What is it about the makhluk halus that causes someone to appeal to their aid? Theoretically, 99% of the Indonesian population know that: (a) It is haram / sinful to use the spirits for good ill; (b) Allah / Tuhan has both authority and strength over all djinn. No one argues either point at all. Yet the dukun is usually the first resort, not the last.
I once asked my devoutly Catholic LGBT friend how he could adhere to and serve within a religion that is so theologically adverse to LGBT communities. His answer was charmingly blaise: “I simply ignore the parts I don’t agree with.” It certainly could be that way for many Indonesians, but I wonder if the answer is not somehow grayer and more complex. They’ve tossed in oil and water, shook it well, and magically made an inseparable solution of animism subjugated to theological primacy. These are “alternative facts” writ large.
Many of you might wonder where I stand. Young adults and teens here have a ritual known as “uji nyali”, a “test of courage”. The goal is to walk through a known abandoned, haunted building alone in the dark with only a flashlight. Would I do it? Do I believe I’d walk through safely? Yes, on paper. Yet my beliefs are firmly held in check by cowardly rationality. I have no real reason to find out if the fire is hot. Listening to the burn victims is enough.
Coda
It turns out that a dukun’s Uji Nyali is exactly opposite of the norm. A Christian man was living out in one of Indonesia’s vast rural areas. He devoutly prayed everyday for protection from evil spirits. He often walked the perimeter of his property while doing so.

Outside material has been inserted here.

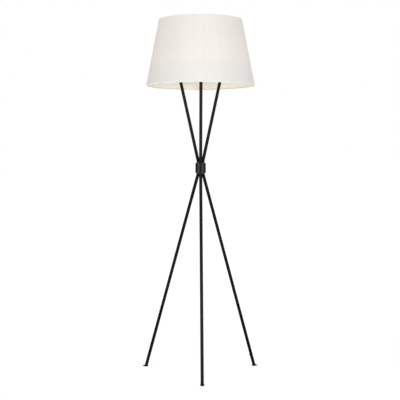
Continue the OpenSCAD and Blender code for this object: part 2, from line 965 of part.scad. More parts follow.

One day, he received a knock on the door. A dukun greeted the Christian man and introduced himself. He said, “I’ve been meaning to visit you everyday for awhile. But my protector spirits refused to enter with me every time I approach your gate. They are afraid! So finally I decided not to listen to them. I am here alone without my spirits. Tell me; I must know. What is this spirit you have that make mine so afraid?”